Une grande désolation persiste tout de même pour l’Africain que je suis. Je me m’attendais à ce que les militaires maliens qui prennent le pouvoir soient prêts à se sacrifier eux-mêmes pour leurs pays. Hélas ce n’est pas le cas car ils font appel aux mercenaires russes pour défendre leur pays comme s’il faut se débarrasser de « l’ogre français » pour embrasser « l’ange russe » en oubliant que nous sommes toujours dans des jeux d’intérêts géopolitiques. A quoi servent des militaires au pouvoir en Afrique dans un pays en guerre s’ils ne se montrent pas eux-mêmes forts et experts en guerre mais sous-traitent la sécurité de leurs pays aux mercenaires russes ? Ce choix complique la dimension géopolitique du Sahel car les USA et la France ne voient pas d’un bon œil l’avancée de la Russie en Afrique.

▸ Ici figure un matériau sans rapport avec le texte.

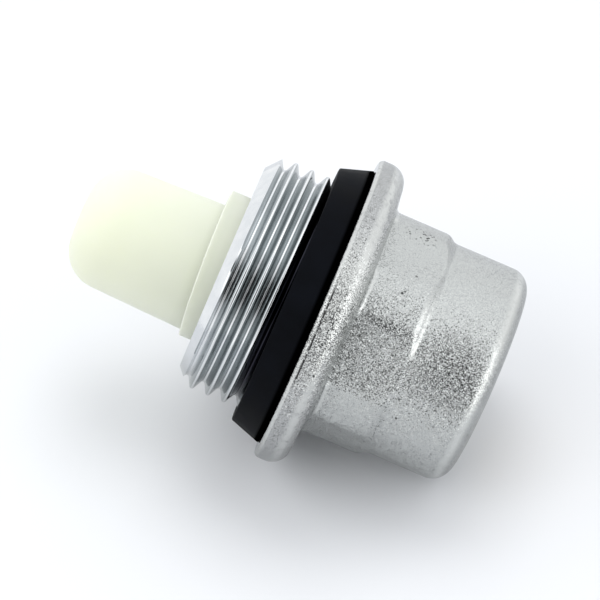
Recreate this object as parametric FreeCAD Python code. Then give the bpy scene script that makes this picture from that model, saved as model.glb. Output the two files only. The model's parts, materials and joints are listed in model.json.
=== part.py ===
"""Automatic air vent for a sectional radiator: G1 left-hand plug body with a float inside it.

Frame: millimetres. The origin is the centre of the gasket's sealing face, on the thread axis.
+X points out of the radiator along the thread axis, towards the cap. +Z is up as installed.
"""

import FreeCAD, Part
import math
import os

# driving dimensions, in mm

# thread: G1 pipe thread, 11 turns per inch, 55 degree flanks, left-hand
PITCH = 2.309
THREAD_MAJOR_R = 33.249 / 2
THREAD_MINOR_R = 30.291 / 2
THREAD_ROUND = 0.1373 * PITCH  # rounding of crests and roots
FLANK = math.radians(27.5)
CREST_TRIM = 0.012           # the crests are turned this much under full form
CREST_LAND = 0.12            # width left between two passes of the groove
CREST_X = -5.49              # where a crest lies at the reference angle below
CREST_ANGLE = -40.0          # that angle, degrees from +Z towards -Y

# gasket
GASKET_LENGTH = 4.5          # along the axis, from the sealing face to the flange
GASKET_FACE_R = 18.35
GASKET_FLANGE_R = 19.7
GASKET_BORE_R = 15.1
GASKET_LIP_R = 16.75         # the face starts just outside the thread's crests
GASKET_LIP_DEPTH = 0.4
GASKET_SOFT = 0.25           # softening of the outer edges

# body casting
SKIRT_END_X = -9.2           # threaded end of the body
LEAD_IN_R = 14.4
LEAD_IN_X = -7.3
EDGE_CHAMFER = 0.4
FLANGE_X = GASKET_LENGTH
FLANGE_R = 21.55
FLANGE_ROUND = 2.65          # on the cap's side
FLANGE_BACK_ROUND = 0.72     # on the gasket's side
FLANGE_TOP_X = 8.8
HEX_FOOT = 0.8               # fillet at the foot of the hexagon
HEX_FOOT_X = 9.1
HEX_FLATS_X = 9.22           # the milled flats start here
HEX_FLAT_R = 15.2            # half the distance across the flats
HEX_CORNER_R = 15.95         # the corners are turned to this radius
HEX_CORNER_ANGLE = -27.0     # degrees from +Z towards -Y
HEX_END_X = 16.5
CAP_R = 15.17
CAP_START_X = 18.55
CAP_END_X = 29.5
CAP_ROUND = 2.8
SLOPE_CONVEX_SHARE = 0.57    # share of the slope from hexagon to cap that bulges

# inside of the body
BORE_R = 12.5                # float chamber
SHOULDER_X = 9.5             # the float carrier seats here
CHAMBER_R = 11.0             # valve chamber
CHAMBER_END_X = 18.0
WALL_HOLE_R = 3.0
RECESS_X = 24.0              # floor of the outlet recess
RECESS_R = 6.0
RING_GROOVE_X = 6.3
RING_GROOVE_WIDTH = 1.2
RING_GROOVE_R = 13.3

# float carrier, strainer and retaining ring
CARRIER_X = 7.5              # inboard face of the carrier's disc
CARRIER_PLAY = 0.05
CARRIER_REGISTER = 0.6       # depth of the carrier's step into the valve chamber
RUNNING = 0.05               # radial running clearance of stem and pin
BUSH_R = 2.6
BUSH_X = 4.0
BUSH_END_X = 11.0
EAR_Y = 3.6                  # inner face of a carrier ear
EAR_THICK = 1.4
EAR_X = 3.3
EAR_ABOVE = 2.1              # an ear reaches this far above the hinge
EAR_BELOW = 2.4
STOP_HALF_WIDTH = 1.5
STOP_HEIGHT = 0.55           # the pad that the lever rests on
STOP_ARM = 0.95              # the arm that carries the pad
STOP_X = 1.0
STOP_END_X = 2.6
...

Et puis il ya le cas tchadien où la France a choisi, alors que les rebelles avançaient vers Ndjaména, de ne pas laisser le Tchad sans assistance. Là encore le rapport postcolonial est complexe. Si la France n’intervient pas pour soutenir le fils d’Idriss Déby, on crie au complot contre Déby au profit des rebelles qui seraient soutenus par la France. Si elle intervient comme elle l’a fait en soutenant le pouvoir de transition, on crie au non-respect de la Constitution tchadienne. Pensez-vous que la Constitution du Tchad allait arrêter les colonnes de rebelles qui étaient en route vers Ndjaména ? Les Africains évoquent parfois la démocratie à tort et à travers. Comment parler de démocratie dans un pays où un chef d’Etat élu est abattu au front par des rebelles et où ceux-ci s’activent pour prendre le pouvoir par les armes ? Dans pareilles situations la démocratie est un second best (un second choix) car le first best (le premier choix) c’est sécuriser le pays. La même critique est valable pour la communauté internationale qui met la pression sur Assimi Goïta sur l’organisation des élections. Il est irresponsable et criminel de parler de démocratie dans un pays en guerre, dont l’intégrité territoriale est menacée et dont la nation tangue. La démocratie c’est d’abord maîtriser son territoire, sa gouvernance, ses richesses et avoir une nation stable pour faire peuple. Les Hommes forts du type Paul Kagamé qui s’activent d’abord à bâtir un Etat, que nation et une économie sont à soutenir en Afrique car sans tout cela la démocratie est irréalisable et reste un pur mirage. La question du Sahel est donc celle d’une Afrique qui, sans volonté de puissance et sans puissance pour rendre réelle cette volonté, n’arrive toujours pas à jouer au gendarme chez elle et donc à éviter non seulement de se faire attaquer comme en Libye, mais aussi à résoudre ses problèmes sécuritaires. La preuve en est que l’Afrique devient le ventre mou des terroristes qui fuient la force de frappe d’autres continents et se réfugient en Afrique où les armées sont des hommes de pailles.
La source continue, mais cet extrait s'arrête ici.